The aim of the legal system—civil and criminal—when someone is sentenced to more time through the fault of his lawyer should be to reduce that person’s sentence, rather than to compensate him for it. Getting lawyers to help fix their own mistakes should take priority over getting them to pay up.
A rule that encourages lawyers who make mistakes that harm their clients to come clean is preferable to one that encourages them to stonewall. Allowing clients to sue lawyers because their sentences are too long encourages lawyers to stonewall. As the law stands, even with no practical sanction, too many criminal-defense lawyers treat an ineffective-assistance claim as a personal affront; better lawyers treat it as one last opportunity to help the client get free. Add a financial penalty, though, and it’ll be only the rare (or well-insured) lawyer who tries to help his client get his sentence reduced.
So the rule that a person who hasn’t been acquitted can’t sue his lawyer for negligence, even if that negligence resulted in a lengthier sentence, benefits not only the criminal defense bar but also—and maybe more so—the wrongfully sentenced.
Which brings us to the other half of Peeler: that a person who has been acquitted can sue his lawyer for negligence. Since the erring lawyer is often the key to his former client’s freedom, and since freedom is a greater good than money, a rule that discourages lawyers from doing everything possible to correct their mistakes and get their clients free needs some strong justification.
I haven’t heard of a single negligence suit by a client against a criminal-defense lawyer getting past a motion for summary judgment since I started practicing.
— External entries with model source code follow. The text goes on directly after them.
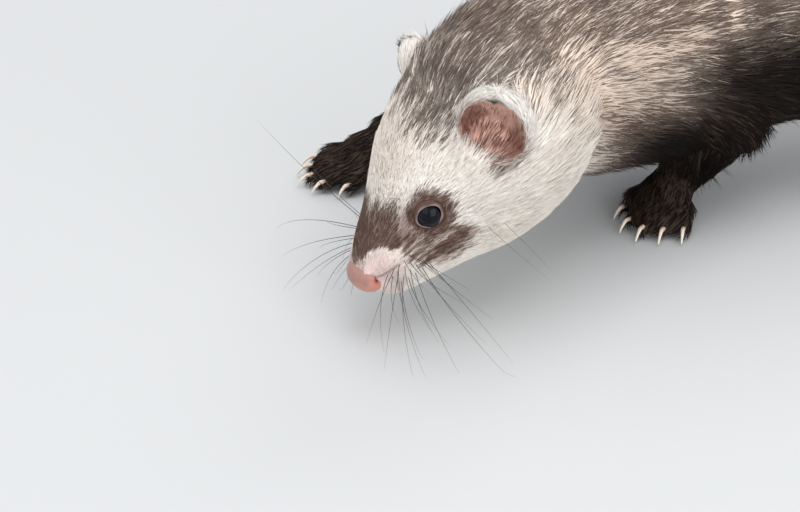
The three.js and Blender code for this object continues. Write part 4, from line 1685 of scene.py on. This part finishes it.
@dataclass
class Eyes:
    """Two dark wet eyes, each with a rim of bare skin round its opening.

    Attributes:
        body: the pose.
        bulge: how far the cornea stands out, for the eye's radius.
        ball_tint: colour of the ball.
        iris_and_reflection_tint: colour of the iris, bluish with a painted reflection of the room.
        pupil_and_reflection_tint: colour of the pupil, bluish with a painted reflection of the room.
        rim_shift: place of the rim's middle from the eye's, in the head's frame, in mm.
        rim_depth: how far out along the eye's axis the rim lies, for the eye's radius.
        rim_radius: radius of the opening in mm.
        rim_tall: height of the opening for its radius.
        rim_steps: rings round the opening.
        rim_sides: faces round the rim's section.
    """

    body: Body
    bulge: float = 0.05
    ball_tint: tuple[int, int, int] = (12, 9, 9)
    iris_and_reflection_tint: tuple[int, int, int] = (17, 19, 26)
    pupil_and_reflection_tint: tuple[int, int, int] = (9, 11, 18)
    rim_shift: tuple[float, float, float] = (-0.4, 0.0, 0.35)
    rim_depth: float = 0.66
    rim_radius: float = 3.62
    rim_tall: float = 0.95
    rim_steps: int = 48
    rim_sides: int = 12

    def build(self) -> None:
        """Makes both eyes and both rims."""
        wet, bare = EYE.material(), LID.material()
        for name, side in SIDES.items():
            self._eye(side, name, wet)
            self._rim(side, name, bare)

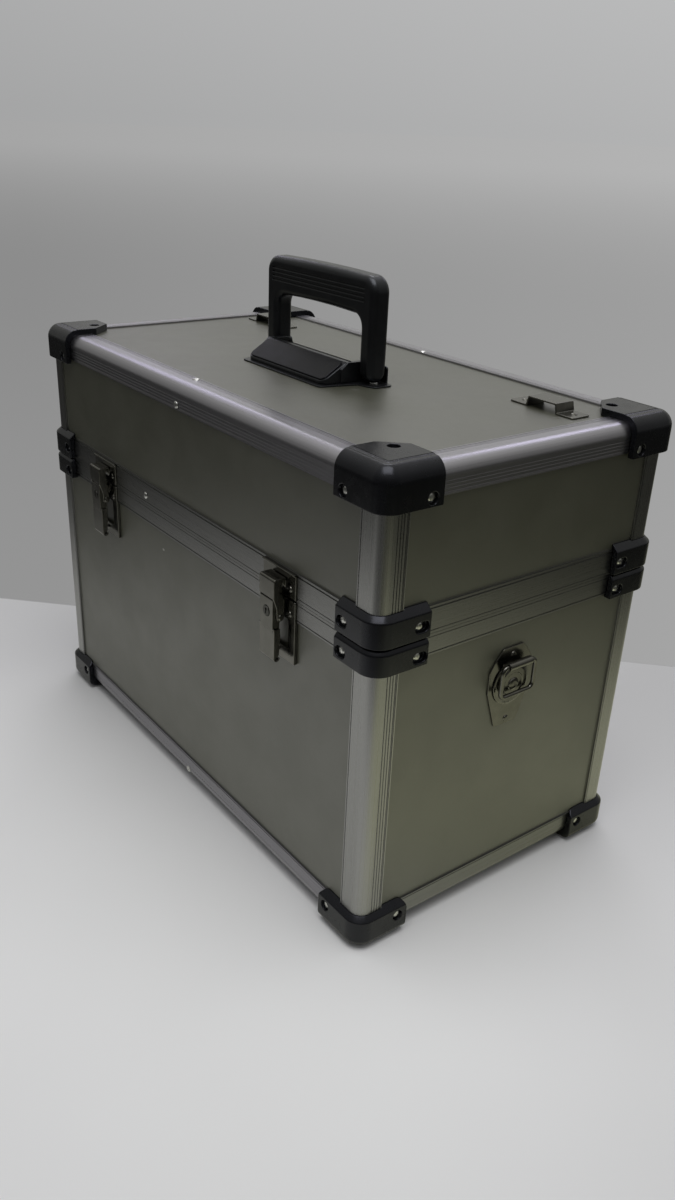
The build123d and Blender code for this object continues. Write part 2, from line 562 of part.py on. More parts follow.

The wall of Peeler is so high that doing away with criminal-defense lawyers’ E&O liability altogether wouldn’t change have changed any defendant’s lives for the worse.
Eliminating liability altogether might, however, by removing an obstacle to lawyers testifying truthfully, in motions for new trial and writs of habeas corpus, about their past errors, however, have changed some defendants’ lives for the better.